I am an emeritus professor from Cornell University and was a Commissioned Lay Preacher in the Presbyterian Church (USA). For many years I have followed the Daily Lectionary as printed in the Mission Yearbook of my church. For each day of a two-year cycle, the lectionary lists four psalms and three other scriptural passages--usually one from the Old Testament and two from the New Testament. My practice is to copy down a verse or two from one of the psalms and from each of the other three passages. After I have written out all four selections, I reflect upon them, rearrange their order, and incorporate them into a meditation. Sometimes I retain much of the original wording; sometimes all that remains of a selection is an idea that was stimulated when I read the original words. All selections are from the New Revised Standard Version of the Bible. For the Daily Lectionary, see the link below.
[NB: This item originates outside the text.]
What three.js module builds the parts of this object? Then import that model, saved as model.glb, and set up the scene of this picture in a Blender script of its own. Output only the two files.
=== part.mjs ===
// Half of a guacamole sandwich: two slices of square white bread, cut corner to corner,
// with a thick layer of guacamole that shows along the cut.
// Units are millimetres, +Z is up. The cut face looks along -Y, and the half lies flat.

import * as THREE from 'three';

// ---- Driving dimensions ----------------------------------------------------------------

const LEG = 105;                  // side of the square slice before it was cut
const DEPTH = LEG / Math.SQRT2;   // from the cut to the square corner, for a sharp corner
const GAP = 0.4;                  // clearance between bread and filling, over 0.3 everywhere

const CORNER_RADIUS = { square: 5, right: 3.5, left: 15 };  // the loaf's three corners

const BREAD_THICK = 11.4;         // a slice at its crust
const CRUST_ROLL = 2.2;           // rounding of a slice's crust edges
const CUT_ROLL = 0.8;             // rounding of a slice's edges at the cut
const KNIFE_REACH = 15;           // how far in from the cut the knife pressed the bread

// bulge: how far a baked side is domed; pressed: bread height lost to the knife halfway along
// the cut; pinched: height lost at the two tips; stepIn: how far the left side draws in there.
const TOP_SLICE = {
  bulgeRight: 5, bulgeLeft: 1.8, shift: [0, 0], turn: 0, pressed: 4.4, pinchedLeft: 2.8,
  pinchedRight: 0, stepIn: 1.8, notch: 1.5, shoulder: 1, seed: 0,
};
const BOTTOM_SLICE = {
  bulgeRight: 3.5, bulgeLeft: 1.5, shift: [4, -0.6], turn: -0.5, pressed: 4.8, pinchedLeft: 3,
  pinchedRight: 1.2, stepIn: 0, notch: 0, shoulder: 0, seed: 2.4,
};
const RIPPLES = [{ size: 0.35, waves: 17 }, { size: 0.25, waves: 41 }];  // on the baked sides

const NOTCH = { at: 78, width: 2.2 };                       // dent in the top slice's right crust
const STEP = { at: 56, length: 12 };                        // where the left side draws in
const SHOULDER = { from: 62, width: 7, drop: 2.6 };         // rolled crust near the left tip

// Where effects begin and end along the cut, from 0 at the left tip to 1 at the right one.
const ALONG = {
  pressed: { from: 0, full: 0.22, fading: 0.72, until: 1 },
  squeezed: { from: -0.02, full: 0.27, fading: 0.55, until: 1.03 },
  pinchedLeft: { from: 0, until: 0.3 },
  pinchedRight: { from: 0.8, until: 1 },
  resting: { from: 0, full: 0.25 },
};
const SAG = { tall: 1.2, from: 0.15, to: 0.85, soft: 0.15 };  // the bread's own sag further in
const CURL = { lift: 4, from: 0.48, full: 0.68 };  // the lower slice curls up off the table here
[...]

God of Life, not Death--June 22, 2016


Gracious God, I understand that you have the right
to do what you choose with what belongs to you,
but, forgive me, I cannot believe you executed
fifteen thousand of your people--including
mothers and babies--because men dared
question Moses' right to lead them.
I know you as God who gives life
 to the dead, not death to the living;
who calls into existence the things that
do not exist; who gives us room in our distress.

Lectionary Readings
Ps. 15; 147:1-11; 48; 4
Num. 16:36-50
Rom. 4:13-25
Matt. 20:1-16
       
Selected Verses
Ps. 4:1
Answer me when I call, O God of my right!
          You gave me room when I was in distress.
          Be gracious to me, and hear my prayer.

Num. 16:48-49
[Aaron] stood between the dead and the living; and the plague was stopped.  Those who died by the plague were fourteen thousand seven hundred, besides those who died in the affair of Korah. 

Rom. 4:17b
…in the presence of the God in whom [Abraham] believed, who gives life to the dead and calls into existence the things that do not exist. 

Matt. 20:15
"…'Am I not allowed to do what I choose with what belongs to me?'…" [The landowner to his slave in Jesus' parable of the vineyard laborers]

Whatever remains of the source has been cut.